En effet, cette stratégie « verte » met la barre très haut. Elle prévoit de réduire de moitié le recours aux pesticides dans les champs européens d’ici à 2030, et de 20 % l’usage d’engrais chimiques. A cet horizon un quart des terres agricoles seraient cultivées en agriculture biologique (contre 8,5 % en 2019) et les ventes d’antibiotiques pour les animaux d’élevage réduites de moitié ! Non sans raisons : la chaîne alimentaire pèse au niveau mondial pour un tiers des émissions de gaz à effet de serre ; elle est reconnue comme un des principaux facteurs de perte de biodiversité. Or « si les insectes disparaissent, tout le reste disparaît avec eux » ; depuis une trentaine d’années des populations d’insectes auraient chuté de 80 %, une catastrophe ! (1)
Bref, les gouvernements européens en phase avec l’opinion, commencent à reconnaître que le système actuel n’est pas soutenable, même si les changements sont lents et insuffisants selon les experts et les écologistes. Le dernier rapport du GIEC (mars 2023) « un guide pratique pour désamorcer la bombe à retardement climatique » insiste ; il faut agir tout de suite et radicalement. Garder un monde vivable pour tous implique de réduire immédiatement et drastiquement les émissions dans tous les secteurs. Les études compilées dans ce rapport démontrent que l’augmentation des températures affectera la disponibilité des aliments et la nutrition. La gestion des terres, la production agricole et l’alimentation doivent changer en profondeur pour réduire le réchauffement climatique et préserver nos santés.

Encore faut-il que les décisions politiques imprègnent la vie quotidienne, concrètement et localement. Au vote du Parlement européen qui se veut contraignant, succéderont dans les prochains mois une série d’initiatives, législatives – ratification par les 27 Etats – ou autres, pour rendre le système alimentaire européen plus durable, résilient, plus respectueux du bien-être animal et de la santé humaine. Sans attendre, la Fédération française des Maisons de l’Europe a lancé un projet Europa’table. Il invite les citoyens à mettre en œuvre la stratégie de « la ferme à la table » et encourage les actions qui font honneur au savoir-faire français et européen en alimentation et en agriculture biologiques.

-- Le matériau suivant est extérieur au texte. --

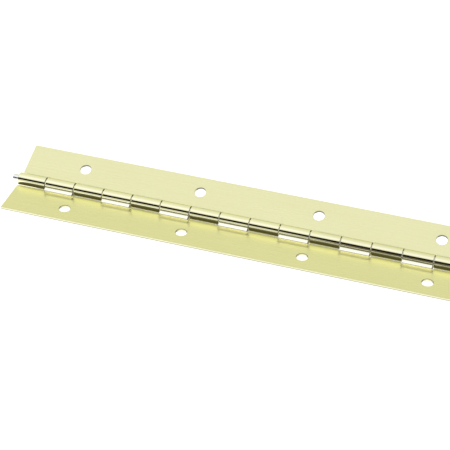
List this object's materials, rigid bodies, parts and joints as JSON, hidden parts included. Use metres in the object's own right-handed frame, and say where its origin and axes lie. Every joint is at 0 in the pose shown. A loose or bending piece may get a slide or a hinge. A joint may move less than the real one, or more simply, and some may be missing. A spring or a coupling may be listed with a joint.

Nous nous sommes engagés avec conviction dans ce projet. A preuve, notre Lettre n° 12. Elle fait connaître des professionnels du Clunisois qui, de la fourche à la fourchette, adeptes des circuits courts, forment une chaîne de passionnés : agriculteurs, épiciers solidaires, formateurs, élus, chercheurs universitaires, cuisiniers, restaurateurs. Notre Lettre invite à les rencontrer, à apprécier leurs réalisations et leurs produits.